_Available data:_
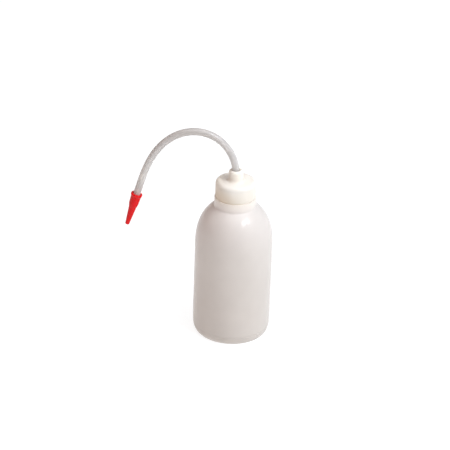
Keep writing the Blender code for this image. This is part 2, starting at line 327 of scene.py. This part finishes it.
def turned(name, outline, material, angles, shift=None, place=None):
    """Solid of revolution. shift(angle, r, z) gives the change of radius at a point, and
    place moves the finished mesh. An outline closes on itself or runs from axis to axis."""
    bm = bmesh.new()
    rings = []
    for r, z in outline:
        if r == 0.0:
            rings.append([bm.verts.new((0.0, 0.0, z))])
            continue
        ring = []
        for angle in angles:
            radius = r + (shift(angle, r, z) if shift else 0.0)
            ring.append(bm.verts.new((radius * math.cos(angle), radius * math.sin(angle), z)))
        rings.append(ring)
    pairs = list(zip(rings, rings[1:]))
    if outline[0][0] > 0.0:
        pairs.append((rings[-1], rings[0]))
    count = len(angles)
    for a, b in pairs:
        for i in range(count):
            j = (i + 1) % count
            corners = [a[i % len(a)], a[j % len(a)], b[j % len(b)], b[i % len(b)]]
            bm.faces.new(dict.fromkeys(corners))
    if place is not None:
        bm.transform(place)
    return finished(name, bm, material)


def ring_at(bm, point, heading, radius, count):
    """Circle of vertices square to a path in the XZ plane."""
    across = Vector((math.cos(heading), 0.0, math.sin(heading)))
    side = Vector((0.0, 1.0, 0.0))
    ring = []
    for i in range(count):
        angle = TAU * i / count
        outwards = across * math.cos(angle) + side * math.sin(angle)
        ring.append(bm.verts.new(point + radius * outwards))
    return ring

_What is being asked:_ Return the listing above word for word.

_Final answer:_
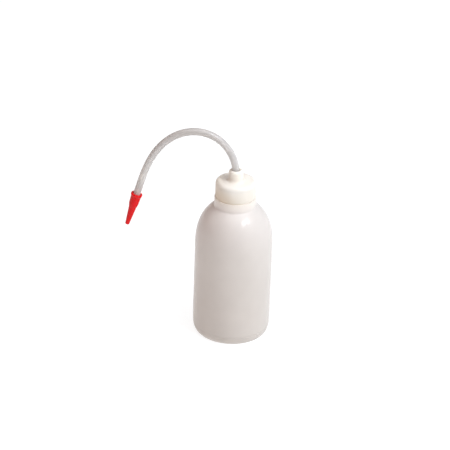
Keep writing the Blender code for this image. This is part 2, starting at line 327 of scene.py. This part finishes it.
def turned(name, outline, material, angles, shift=None, place=None):
    """Solid of revolution. shift(angle, r, z) gives the change of radius at a point, and
    place moves the finished mesh. An outline closes on itself or runs from axis to axis."""
    bm = bmesh.new()
    rings = []
    for r, z in outline:
        if r == 0.0:
            rings.append([bm.verts.new((0.0, 0.0, z))])
            continue
        ring = []
        for angle in angles:
            radius = r + (shift(angle, r, z) if shift else 0.0)
            ring.append(bm.verts.new((radius * math.cos(angle), radius * math.sin(angle), z)))
        rings.append(ring)
    pairs = list(zip(rings, rings[1:]))
    if outline[0][0] > 0.0:
        pairs.append((rings[-1], rings[0]))
    count = len(angles)
    for a, b in pairs:
        for i in range(count):
            j = (i + 1) % count
            corners = [a[i % len(a)], a[j % len(a)], b[j % len(b)], b[i % len(b)]]
            bm.faces.new(dict.fromkeys(corners))
    if place is not None:
        bm.transform(place)
    return finished(name, bm, material)


def ring_at(bm, point, heading, radius, count):
    """Circle of vertices square to a path in the XZ plane."""
    across = Vector((math.cos(heading), 0.0, math.sin(heading)))
    side = Vector((0.0, 1.0, 0.0))
    ring = []
    for i in range(count):
        angle = TAU * i / count
        outwards = across * math.cos(angle) + side * math.sin(angle)
        ring.append(bm.verts.new(point + radius * outwards))
    return ring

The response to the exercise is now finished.